電動ファン、ウォーターポンプ、タイミングベルト、ファンベルト、テンショナー、プラグ等に至るまで交換してもらってるのだから、ガスケットで漏れがあるなら一言相談してほしかった。
他にもクーラントのアッパーホースは替えてるのにロワホースは替えてないとか、リアブレーキは分解整備した形跡すら無いとか、車幅灯の球切れ、発煙筒の期限切れ、樹脂外装のいくつかが取り付けの爪が全部割れてただ乗ってるだけ、ホイール固定用のボルトが錆びて回しにくい等、まぁ出るわ出るわ。
工場長の気の毒そうに説明する顔が却って心をえぐるえぐる。
結果的には指定した部品は交換されていたが、こんなん見たら分かるだろってものでも言ってない所は何一つしていない状態だったらしい。
工場長が途中で電話かけてきて、もーちょっと時間頂戴と言ってきた時に嫌な予感はしたんだけど、これほどとは思わなかった。
工場長が点検で見つかった問題を一通り処置してくれ、部品洗浄や錆取り、クラッチミートの調整等の細かい事もあれこれしてくれた。
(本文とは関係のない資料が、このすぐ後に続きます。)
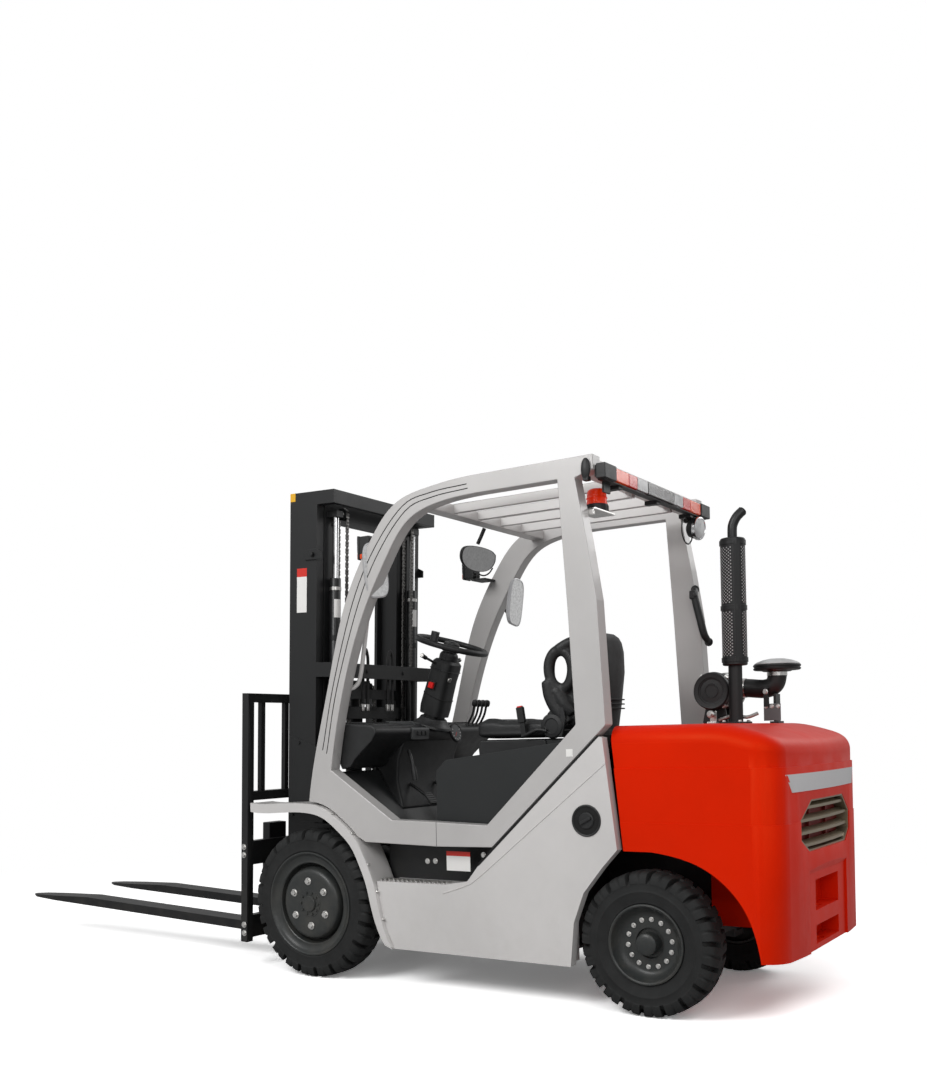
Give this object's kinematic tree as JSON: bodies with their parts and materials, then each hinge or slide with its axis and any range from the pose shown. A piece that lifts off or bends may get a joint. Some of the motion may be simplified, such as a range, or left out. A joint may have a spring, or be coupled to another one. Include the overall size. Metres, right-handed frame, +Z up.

そのうえで、エンジンオイル漏れについては本来はガスケット交換だが、量が少ないのでワコーズの漏れ止め剤入れて様子見するかと提案してくれたので、元々予定していたフューエルワンと合わせて投入した。
結局2万かかったが、なにより整備後に周辺を試乗してきた工場長が、頷きながらこれで大丈夫だよ、あとは様子見ていこうやと言ってくれたので、支払った金額以上の価値が私にはあった。
板金個所の運転への影響は工場長いわく、見た目よりは少ないし、割とまともなんじゃない?と。
どれだけ酷い仕上がりなのだろう・・・
車屋の評価については、ここで名前を明かさない程度、である。
糾弾もしないし、勧めもしない、今のままなら今後の付き合いを避けて、フェードアウトしていく感じ。
こうしてようやく、車が私の家に来たのである。
なお、乗っかってるだけと指摘された部品の1つは家に帰るまでの間に旅立っていった。
結論。
とにかく信頼できる整備工場を見つけ、普段から付き合っておこう。
本当にこれに尽きる。
医者と一緒です。
こういう時の注意ですが、もしメーカー系ディーラーに駆け込むと一切合切アッセンブリ交換と言われ、簡単にウン十万の請求に発展します。
もう少し言えば、国産メーカーのディーラー整備士さんはあんまり修理に詳しくない人が多い。
儲けようというよりアッセンブリ交換しかしたことない感じ。
これは三菱に限らず、トヨタもそう。
逆にボルボやBMW、イタ車系のディーラーメカニックはメインコンピュータの半田浮きくらい今直しちゃいますねと言って速攻分解整備してくれる上級者が多い。
それだけ故障が多い証拠ともいえるけどね・・・
素人が頑張って交渉しても、結局こんなもんです。